HSBC Premier Ekonomi Sohbetleri
HSBC Türkiye Portföy Yönetimi Genel Müdürü Namık Aksel, Türkiye’nin de içinde bulunduğu, emtia ithalatçısı olan ve “Kırılgan 5’li” olarak adlandırılan ülkelerin konjonktürden olumlu etkilendiğini söyledi.
Türkiye global
Aksel, dünyada döngüsel farklılaşmaların yaşandığı bu süreçte Türkiye hisse senedi ve tahvil piyasalarının cazibesini koruduğunu belirtti: “ABD tarım dışı istihdam verisinin detayları, piyasadaki FED faiz artış beklentilerinin Eylül’den Haziran ayına gelebileceğine işaret ediyor. Olumlu makro görünüm, bu riskler ve seçim dönemine girilmesi kısa vadede piyasaların dalgalı olabileceğinin sinyalini veriyor.”
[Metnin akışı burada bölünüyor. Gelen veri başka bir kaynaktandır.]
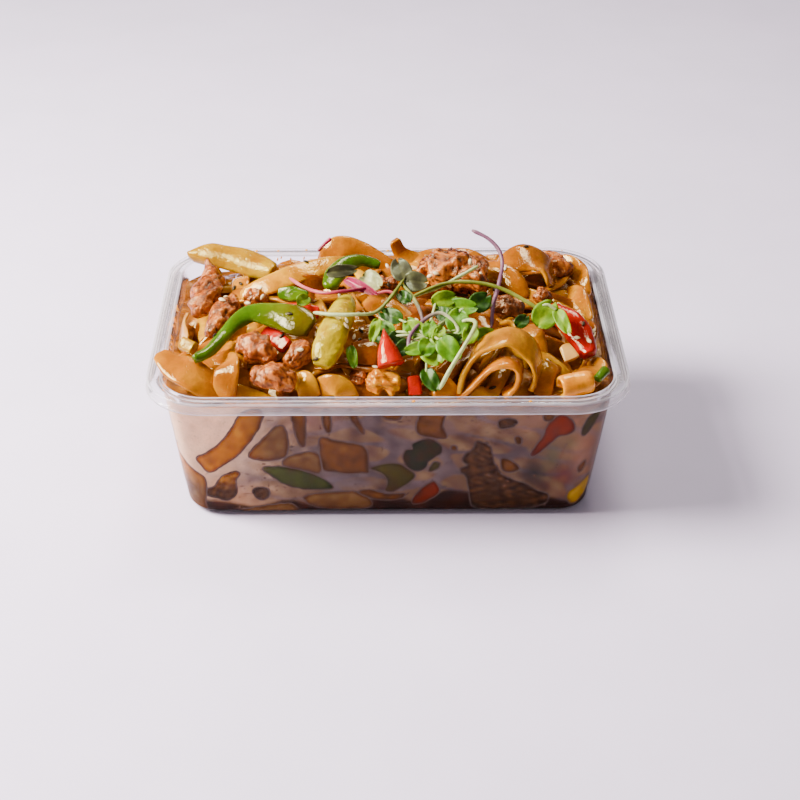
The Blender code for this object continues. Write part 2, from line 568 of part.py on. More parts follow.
def core_solid(pressing):
    """Return the heap's bare core, which fills the box and dips under the pieces that press on it."""
    rings = []
    for z in CORE_LEVELS:
        inset = WALL + CORE_INSET + fillet_inset(z)
        section = box_section(*wall_size(z, inset), *CORE_LAYOUT)
        rings.append(np.hstack([section, np.full((len(section), 1), z)]))
    edge = box_section(*wall_size(CORE_LEVELS[-1] + 1, WALL + CORE_INSET), *CORE_LAYOUT)
    for scale in CORE_SCALES:
        ring = []
        for x, y in edge * scale:
            z = dome(x, y) - CORE_SINK
            reach = np.hypot(pressing[:, 0] - x, pressing[:, 1] - y)
            near = reach < pressing[:, 3]
            if near.any():
                z = min(z, pressing[near, 2].min())
            ring.append((x, y, z))
        rings.append(ring)
    return loft(rings)


def tube_solid():
    """Return the rolled noodle: a strip wound once round, open at its ends."""
    axis = unit(np.asarray(TUBE_AXIS))
    side = unit(np.cross(axis, np.asarray(UP)))
    up = np.cross(side, axis)
    route = []
    for turn in np.linspace(0, 1, TUBE_RINGS):
        angle = math.radians(TUBE_START + TUBE_TURN * turn)
        radius = TUBE_RADIUS + TUBE_GROWTH * (turn - 0.5)
        route.append(np.asarray(TUBE_CENTRE) + radius * (side * math.cos(angle) + up * math.sin(angle)))
    return strip_solid(Strip(route, TUBE_LENGTH, TUBE_WALL, across=TUBE_AXIS, rings=TUBE_RINGS))


def pressing_points():
    """Return places under the toppings: x, y, the height of their underside, and how far round they press."""
    out = []
    for _, strip in STRIPS.values():
        for p, w in zip(catmull(strip.route, PRESS_STEPS), spread(strip.width, PRESS_STEPS)):
            out.append((p[0], p[1], p[2] - strip.thickness - 0.15 * w - GAP, w / 2 + PRESS_MARGIN))
    for _, morsel in MORSELS.values():
        for p, w in zip(catmull(morsel.route, PRESS_STEPS), spread(morsel.half_width, PRESS_STEPS)):
            out.append((p[0], p[1], p[2] - morsel.half_height * 1.2 - GAP, w + PRESS_MARGIN))
    return np.array(out)


def loose_wall_noodles(rng):
    """Return noodles pressed on the back and the two short sides, clear of other pieces."""
    taken = [np.array(p) for _, route, _ in PRESSED.values() for p in route]
    start, end = LOOSE_SPAN
    low, high = LOOSE_HEIGHTS
    out = []
    for k in range(LOOSE_WALL_NOODLES):
        middle = start + (WALL_ROUND - 2 * start) * (k + 0.5) / LOOSE_WALL_NOODLES
        middle = middle if middle < WALL_ROUND / 2 else middle - WALL_ROUND
        z = rng.choice(LOOSE_ROWS) + rng.uniform(-3, 3)
        slant = math.radians(rng.uniform(-60, 60))
        length = rng.uniform(18, 30)
        step = np.array([math.cos(slant), 0.7 * math.sin(slant)]) * length / 2
        route = [np.array([middle, z]) + step * t for t in (-1, 0, 1)]
        clear = all(np.linalg.norm(p - q) > LOOSE_KEEP_CLEAR for p in route for q in taken)
        inside = all(low < p[1] < high and start - 8 < abs(p[0]) < end for p in route)
        if clear and inside:
            out.append((route, [rng.uniform(6, 9), rng.uniform(9, 12), rng.uniform(6, 9)]))
    return out


def finish(name, colour, roughness, alpha=1.0):
    """Return a material with a colour, a roughness and, for the clear box, a low opacity."""
    material = bpy.data.materials.new(name)
    material.use_nodes = True
    shader = material.node_tree.nodes["Principled BSDF"]
    shader.inputs["Base Color"].default_value = (*colour, 1.0)
    shader.inputs["Roughness"].default_value = roughness
    shader.inputs["Metallic"].default_value = 0.0
    shader.inputs["Alpha"].default_value = alpha
    return material


def add_object(name, solid, material):
    """Make an object from a solid, with its faces pointing out."""
    mesh = bpy.data.meshes.new(name)
    mesh.from_pydata([tuple(p * MM) for p in solid.points], [], solid.faces)
    mesh.validate()
    work = bmesh.new()
    work.from_mesh(mesh)
    bmesh.ops.recalc_face_normals(work, faces=work.faces)
    work.to_mesh(mesh)
    work.free()
    obj = bpy.data.objects.new(name, mesh)
    bpy.context.scene.collection.objects.link(obj)
    mesh.materials.append(material)
    mesh.shade_smooth()
    mesh.set_sharp_from_angle(angle=SHARP_ANGLE)
    return obj


def keep_largest_shell(mesh):
    """Drop loose scraps and sealed hollows, so that one closed shell is left."""
    work = bmesh.new()
    work.from_mesh(mesh)
    bmesh.ops.triangulate(work, faces=work.faces)
    left = set(work.verts)
    shells = []
    while left:
        shell = {left.pop()}
        queue = list(shell)
        while queue:
            for edge in queue.pop().link_edges:
                for vert in edge.verts:
                    if vert in left:
                        left.discard(vert)
                        shell.add(vert)
                        queue.append(vert)
        shells.append(shell)
    shells.sort(key=len)
    spare = [vert for shell in shells[:-1] for vert in shell]
    bmesh.ops.delete(work, geom=spare, context="VERTS")
    work.to_mesh(mesh)
    work.free()


def fuse(name, base, extras, material, solver="EXACT"):
    """Join solids into one object with one Boolean union, and remove the pieces that went in."""
    obj = add_object(name, base, material)
    group = bpy.data.collections.new(name + "_pieces")
    bpy.context.scene.collection.children.link(group)
    pieces = []
    for k, solid in enumerate(extras):
        piece = add_object(f"{name}_piece_{k}", solid, material)
        bpy.context.scene.collection.objects.unlink(piece)
        group.objects.link(piece)
        pieces.append(piece)
    union = obj.modifiers.new("Join", "BOOLEAN")
    union.operation = "UNION"
    union.operand_type = "COLLECTION"
    union.collection = group
    union.solver = solver
    depsgraph = bpy.context.evaluated_depsgraph_get()
    joined = bpy.data.meshes.new_from_object(obj.evaluated_get(depsgraph))
    obj.modifiers.clear()
    obj.data = joined
    for piece in pieces:
        bpy.data.objects.remove(piece, do_unlink=True)
    bpy.data.collections.remove(group)
    keep_largest_shell(joined)
    joined.shade_smooth()
    joined.set_sharp_from_angle(angle=SHARP_ANGLE)
    return obj


def build_toppings(rng):
    """Make the pepper, onion and beef pieces that lie on the heap, each with the seeds on it."""
    for name, (colour, strip) in STRIPS.items():
        material = finish(name, colour, WET)
        if name in PEPPER_SEEDS:
            fuse(name, strip_solid(strip), [seed_on(strip, *place) for place in PEPPER_SEEDS[name]], material)
        else:
            add_object(name, strip_solid(strip), material)
    for name, (colour, morsel) in MORSELS.items():
        add_object(name, morsel_solid(morsel, rng), finish(name, colour, WET))


def build_cress():
    """Make the knot of sprouts as one solid, and the leaves and the stem that lie apart from it."""
    material = finish("cress", LEAF_GREEN, 0.5)
    heart = np.asarray(CRESS_HEART)
    nearest, farthest = STALK_REACH
    pieces = [stem_solid(route) for route in STEMS]
    for middle, along, length, width in LEAVES:
        pieces.append(leaf_solid(middle, along, length, width))
        foot = np.asarray(middle, float) - unit(np.asarray(along, float)) * length * 0.35
        if nearest < np.linalg.norm(foot - heart) < farthest:
            pieces.append(stem_solid([foot, heart], STALK_RADIUS, sides=3, count=3))
    knot = Morsel([heart - (5, 0, 0.8), heart, heart + (5, 0.5, 0)], 2.5, 1.4, 0.1, 5)
    fuse("cress", morsel_solid(knot, random.Random(SEED)), pieces, material, "MANIFOLD")
    for name, (middle, along, length, width, colour) in SINGLE_LEAVES.items():
        add_object(name, leaf_solid(middle, along, length, width), finish(name, colour, 0.5))
    add_object("sprout_stem_back", stem_solid(BACK_STEM), finish("sprout_stem_back", MAGENTA, 0.5))


def build_noodles(rng):
    """Make the heap: a core with the noodles that show fused on."""
    extras = [strip_solid(strip) for strip in NOODLES.values()]
    extras.append(tube_solid())
    extras += [pressed_solid(route, width, PRESSED_NOODLE) for route, width in WALL_NOODLES]
    extras += [pressed_solid(route, width, PRESSED_NOODLE) for route, width in loose_wall_noodles(rng)]
    extras += [seed_on(NOODLES[name], along, across) for name, along, across in NOODLE_SEEDS]
    fuse("noodles", core_solid(pressing_points()), extras, finish("noodles", AMBER, WET), "MANIFOLD")


def main():
    """Build the box and everything in it."""
    for obj in list(bpy.data.objects):
        bpy.data.objects.remove(obj, do_unlink=True)
    rng = random.Random(SEED)
    add_object("box", box_solid(), finish("clear_plastic", (0.85, 0.84, 0.86), 0.15, 0.3))
    build_noodles(rng)
    build_toppings(rng)
    for name, (colour, route, width) in PRESSED.items():
        add_object(name, pressed_solid(route, width, PRESSED_PIECE), finish(name, colour, WET))
    build_cress()


main()
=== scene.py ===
"""Noodle takeaway box: the finished look of the clear box, the noodles, the toppings and the sprouts.

Sizes are in millimetres and become metres when a mesh is made. The origin is at the middle of the
box's underside, +X runs along its long side to the right, +Y to the back and +Z up.
"""

from __future__ import annotations

import logging
import math
import random
from dataclasses import dataclass, field
from enum import Enum

import bmesh
import bpy
import numpy as np
from mathutils import Matrix, Vector
from mathutils.bvhtree import BVHTree
from mathutils.geometry import delaunay_2d_cdt

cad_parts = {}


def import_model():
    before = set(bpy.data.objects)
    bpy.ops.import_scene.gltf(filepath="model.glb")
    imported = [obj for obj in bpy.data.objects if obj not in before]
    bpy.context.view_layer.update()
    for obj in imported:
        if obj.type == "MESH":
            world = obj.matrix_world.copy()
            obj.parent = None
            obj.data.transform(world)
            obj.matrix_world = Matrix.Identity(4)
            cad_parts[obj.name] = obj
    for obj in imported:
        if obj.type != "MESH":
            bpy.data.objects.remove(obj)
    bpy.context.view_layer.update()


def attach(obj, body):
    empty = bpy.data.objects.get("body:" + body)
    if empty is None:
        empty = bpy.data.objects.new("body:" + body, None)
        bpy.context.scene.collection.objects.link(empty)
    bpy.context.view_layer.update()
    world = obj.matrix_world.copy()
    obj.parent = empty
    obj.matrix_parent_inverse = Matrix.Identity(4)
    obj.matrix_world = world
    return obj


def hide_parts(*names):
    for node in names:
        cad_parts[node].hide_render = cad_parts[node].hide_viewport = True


log = logging.getLogger("noodle_box")

Array = np.ndarray
Node = bpy.types.Node
Socket = bpy.types.NodeSocket
Span = tuple[float, float]
Three = tuple[float, float, float]
Four = tuple[float, float, float, float]

MM = 0.001
SEED = 41

# The clear box
BOX_LENGTH = 175.0
BOX_DEPTH = 120.0
BOX_HEIGHT = 57.0
RIM_RADIUS = 22.0
RIM_WIDTH = 5.0
RIM_SKIRT = 4.0
SKIRT_FLARE = 0.55
RIM_BEVEL = 0.5
BASE_LENGTH = 151.0
BASE_DEPTH = 96.0
BASE_RADIUS = 12.0
BASE_FILLET = 4.0
WALL = 0.7
FOOT_WIDTH = 7.0
FOOT_STEP = 0.6

# The heap
HEAP_EDGE = 52.0
HEAP_RISE = 14.0
HEAP_HALF_LENGTH = 82.0
HEAP_HALF_DEPTH = 54.0
CORE_SINK = 2.4
GAP = 0.35
PRESS_STEPS = 9
PRESS_MARGIN = 2.0
FILM_DEPTH = -0.14
PATCH_DEPTH = -0.4

FRONT_UP = (0.0, -0.8, 0.6)
UP_FRONT = (0.0, -0.4, 0.9)
UP = (0.0, 0.0, 1.0)

# Where each kind of piece starts to number its uneven patterns
ROLL_PATTERN = 5
NOODLE_PATTERNS = 10
TOPPING_PATTERNS = 60
FILLER_PATTERNS = 200
PATCH_PATTERNS = 300
STEM_PATTERNS = 400
LEAF_PATTERNS = 430
LEAF_STALK_PATTERNS = 460
SINGLE_LEAF_PATTERNS = 480
BACK_STEM_PATTERN = 490
LOOSE_PATTERNS = 700

# The photograph's camera: degrees, millimetres and pixels
IMAGE_SIZE = 800.0
SENSOR = 36.0
CAMERA_ELEVATION = 32.605
CAMERA_TURN = -1.073
CAMERA_DISTANCE = 647.016
CAMERA_TARGET = (4.94, 0.0, 20.625)
CAMERA_FOCAL = 1643.013
CAMERA_ROLL = 0.373


def srgb(red: float, green: float, blue: float) -> Array:
    """Turn a colour as seen on a screen, 0 to 255, into linear light."""
    c = np.array([red, green, blue], float) / 255.0
    return np.where(c <= 0.04045, c / 12.92, ((c + 0.055) / 1.055) ** 2.4)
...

Namık Aksel, “Biz 2015 temasını döngüsel farklılaşmalar olarak belirledik” dedi. Aksel, şunları kaydetti: “Bunu iyi analiz edebilen yatırımcılar, ülkeler bazında doğru zamanda doğru varlıklara yatırım yaparak fayda sağlayabilirler. Düşük faiz, düşük enflasyon ve düşük enerji fiyatları, Türkiye’ye bugüne kadar hiç olmadığı kadar makro dengeleme fırsatı sunuyor. Türkiye bu yıl, global yatırımcılar açısından, seçim ve jeopolitik riskler dikkate alınarak, para konulması gereken bir piyasa.”
Yapısal reformlara
HSBC Türkiye Hazine Direktörü Fatih Keresteci ise 2008 Lehman krizinin, mevcut küresel ekonomik düzenin sürdürülemez olduğunun ilk sinyali olduğunu, bu sinyalin doğru okunamadığını ve palyatif önlemlerle çözüm arayışına yönelindiğini ve insanlık tarihinin en büyük parasal genişlemesine gidildiğini dile getirdi: “Aradan geçen yaklaşık 6 yıllık süre zarfında, rezerv paranın sahibi olan ABD dışında, ekonomik anlamda herhangi bir toparlanma göremediğimiz gibi dünya büyümesi her geçen ay biraz daha ivme yitiriyor. Bu tablonun sürdürülebilirliğine ilişkin derin şüpheler var. Hele ki ekonomik sorunlarını hafifleten ABD’nin faizlerde artırıma gitmeye hazırlandığı bir dönemde. Türkiye bu ortamda ekonomik anlamda kayda değer bir aşama kaydetti. Petrol fiyatlarındaki düşüş Türkiye’nin ekonomik görünümünü biraz daha parlattı. Ancak, inşaat odaklı büyüme modeli sonucunda orta-uzun vadeli üretim kapasitesinin zayıflaması olumsuz bir sinyal. Türkiye’nin yapısal reformlara yeniden ağırlık vermemesi durumunda orta vadeli bir darboğazdan kaçması imkansız gibi görünüyor. Bununla birlikte, Türkiye'nin uzun vadede, başta demografik özellikler olmak üzere birçok ayrıştırıcının yardımıyla dünya ekonomi klasmanında kayda değer bir yer edineceği de gözardı edilmemelidir.”
Önemli olan
HSBC Türkiye Baş Ekonomisti Melis Metiner de Türkiye’nin aslında bir büyüme problemi olmadığını kaydetti: “Para ve maliye politikalarının gevşek bırakıldığı bir senaryoda, genç ve büyüyen nüfusu ve tüketime dayalı modeli ile Türkiye hızla büyüyebilir. Ama önemli olan sürdürülebilir bir büyüme modeli. Bu da hızlı büyümenin yüksek enflasyon ve büyük cari açık yaratmadığı, daha az volatil büyüme anlamına geliyor. Türkiye’nin uzun vadede sürdürülebilir büyümeyi yakalayabilmesi için yapısal reformlarla verimliliğini arttırması, üretime ve katmadeğer yaratmaya yönelik bir büyüme modeli oluşturması gerekiyor. Eğitim reformu ve emek piyasalarında reform öncelik verilmesi gereken iki alan.”